→ Goal of the exercise
Beginning with the first line of the data below, reproduce every line unchanged, ending with the line that holds "two face seals.".

→ Available data
::::::

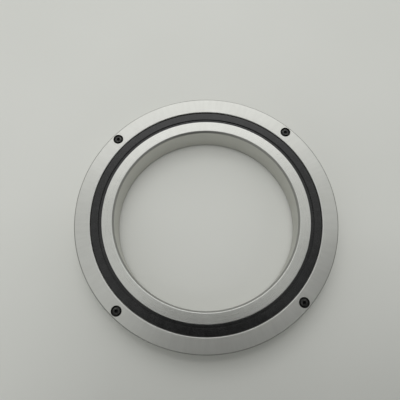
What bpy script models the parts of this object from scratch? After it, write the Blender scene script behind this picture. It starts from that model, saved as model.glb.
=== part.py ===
"""Crossed roller bearing with a split outer ring, a caged roller row and two face seals.

Lengths are in metres and +Z is up. The bearing's axis is the Z axis and its lower faces lie on z = 0.
Profiles are drawn as (radius, height above the middle plane) and turned about that axis.
"""
import math

import bmesh
import bpy

# Radial stack from the bore to the rim, which comes to 70 mm and 100 mm
BORE_RADIUS = 0.070
INNER_WALL = 0.0058
SCREW_WALL = 0.0010
RIM_LAND = 0.0002
RIM_CHAMFER = 0.0010
BORE_CHAMFER = 0.0014

# Clearances
FIT_GAP = 0.0003
RACEWAY_CLEARANCE = 0.000298
ROLLER_END_CLEARANCE = 0.0004
POCKET_CLEARANCE = 0.0003
SPLIT_GAP = 0.0003
SCREW_TIP_CLEARANCE = 0.0010
CUT_OVERSHOOT = 0.0010

# Roller row and cage
CONTACT_ANGLE = math.radians(45)
ROLLER_RADIUS = 0.0055
ROLLER_CHAMFER = 0.0005
CAGE_BAR = 0.0030
CAGE_RIM = 0.0010
LAND_HALF_GAP = 0.0016
RELIEF_HALF_WIDTH = 0.0007
RELIEF_DEPTH = 0.0010

# Seal seats and seals
SEAL_RECESS_DEPTH = 0.0030
OUTER_SEAL_STEP = 0.0024
INNER_SEAL_STEP = 0.0031
SEAL_DROP = 0.0009
SEAL_BAND_WIDTH = 0.0051
SEAL_GROOVE_WIDTH = 0.0007
SEAL_GROOVE_DEPTH = 0.0008
SEAL_LIP_WIDTH = 0.0011
SEAL_LIP_DROP = 0.0002
SEAL_TIP_HEIGHT = 0.0004
SEAL_TIP_CLEARANCE = 0.0004

# Socket head cap screws that hold the outer ring's halves together
SCREW_COUNT = 4
SCREW_FIRST_ANGLE = math.radians(45)
SCREW_SHANK_RADIUS = 0.0015
SCREW_LENGTH = 0.016
SCREW_HEAD_RADIUS = 0.00275
SCREW_HEAD_HEIGHT = 0.0030
SCREW_HEAD_DROP = 0.0002
SCREW_EDGE_BREAK = 0.0003
COUNTERBORE_CLEARANCE = 0.00105
SOCKET_WIDTH = 0.0025
SOCKET_DEPTH = 0.0013

# Oil groove at the parting line, with holes through to the raceway
OIL_GROOVE_HALF_WIDTH = 0.00175
OIL_GROOVE_DEPTH = 0.0010
OIL_HOLE_COUNT = 4
OIL_HOLE_RADIUS = 0.0010

# Fineness of the round pieces
RING_STEPS = 44
ROLLER_STEPS = 12
SCREW_STEPS = 12
OIL_HOLE_STEPS = 8
SMOOTH_ANGLE = math.radians(35)
MERGE_DISTANCE = 0.00001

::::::

→ Response
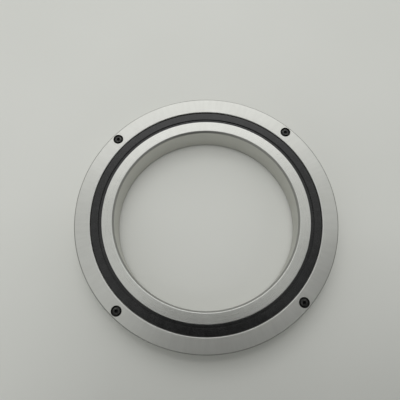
What bpy script models the parts of this object from scratch? After it, write the Blender scene script behind this picture. It starts from that model, saved as model.glb.
=== part.py ===
"""Crossed roller bearing with a split outer ring, a caged roller row and two face seals.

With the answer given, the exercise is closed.